Unlike their other colonies, the Portuguese appear not to have a left a distinct mixed race population in Zanzibar or even on other parts of the East African coast and if they did, it is likely that their descendants would have fled to other parts of the empire after the events in 1698. Zanzibar became part of the overseas holdings of Oman and a lucrative trade in slaves and ivory followed and an expanding plantation economy centring on cloves leading the islands to be known as the Spice Islands, not to be confused with the Dutch Maluku Islands in Indonesia that referred to in the same way.
In 1840, during the reign of Sultan Sayyid Said bin Sultan al-Busaid, the Omani empire’s capital moved from Muscat in Oman to Stone Town on Zanzibar. The sultan not only controlled the islands but also controlled vast parts of the East African coast and inland trading routes. A ruling Arab elite emerged and the sultan’s encouragement of Indian settlement meant that Zanzibar's commerce fell increasingly into Indian hands. Other people of Indian descent known as the Wadebule, who were Islamic people from Dabhol, a port on the west coast of India about a hundred miles to the south of Bombay had settled on the islands between the 1400s and the 1600s. About this time there was a considerable population of Africans from East Africa, locally known as “Siddis”, in that part of India.
The British involvement may have started earlier but they were responsible for ending the rivalry of the sultan’s sons after his death. One of the sons became the sultan of Oman and the other the sultan of Zanzibar in 1861. Britain influenced the abolishment of slavery in 1873 following a crusade spearheaded by the famous David Livingstone after reporting a massacre in 1871 in the Eastern Congo. Britain’s colonial interests on the African mainland along with other colonial powers such as the Germans and the Italians meant that the Omani’s influence on the coast diminished and eventually British control of Zanzibar via the ruling Arab elite was established when Zanzibar became a British protectorate in 1890.
The later European colonisers left very little genetic evidence of inter-racial mixing in East Africa apart from a small number in Britain’s settlement colony of Kenya. Zanzibar is no exception and it would appear very little changed until the islands were granted independence in December 1963 as a constitutional monarchy under a sultan. However, even after parliamentary elections, power remained within the hands of the Arab ruling elite despite the mainly African Afro-Shirazi Party (ASP) winning 54% of the vote in the July 1963 election. This resulted in a revolutionary backlash in January 1964 that resulting in the overthrow of the sultan and the government and reprisals against the Arab ruling elite and the affluent Indians. Exact numbers of deaths are unknown but said to be up to 20,000 and many more were expelled or simply fled the country.

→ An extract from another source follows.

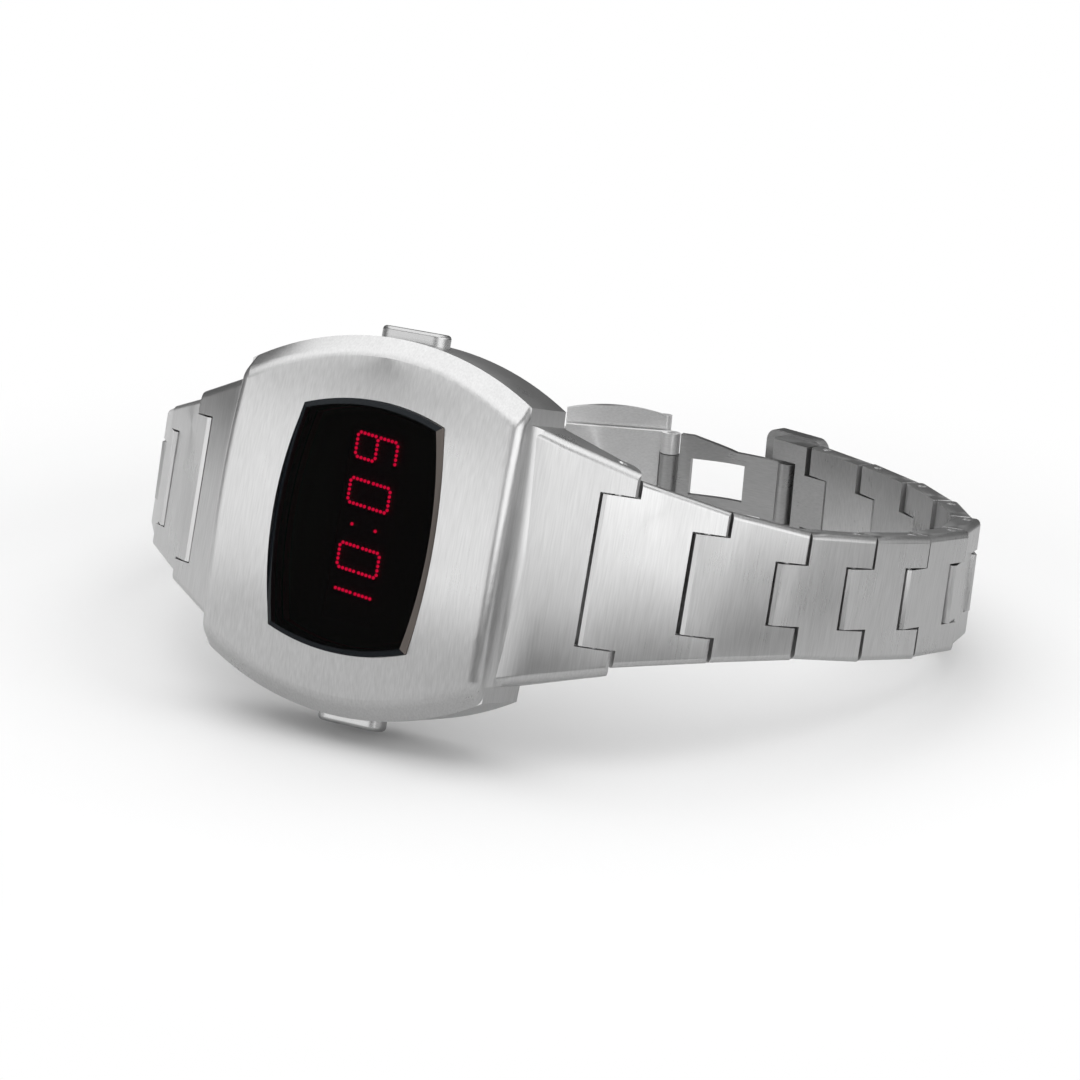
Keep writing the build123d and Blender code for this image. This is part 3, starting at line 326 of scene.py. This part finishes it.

The new government of the Republic of Zanzibar and Pemba embraced socialism and in April that year was subsumed into Tanzania. Russian, Chinese and East German communist advisers flocked to the archipelago after the revolution prompting some western critics to refer to Zanzibar as “The Cuba of East Africa.” These advisors were not know for inter-marring into local populations and they appear not have contributed a mixed race population.
Today, the people of Zanzibar are of different origins, mostly Swahili peoples of Bantu origins but there is also minority population of Asians and Arabs and some Europeans. There are bound to be some mixed race individuals but the population is likely to be small and insignificant despite the long history of inter-racial trade and habitation.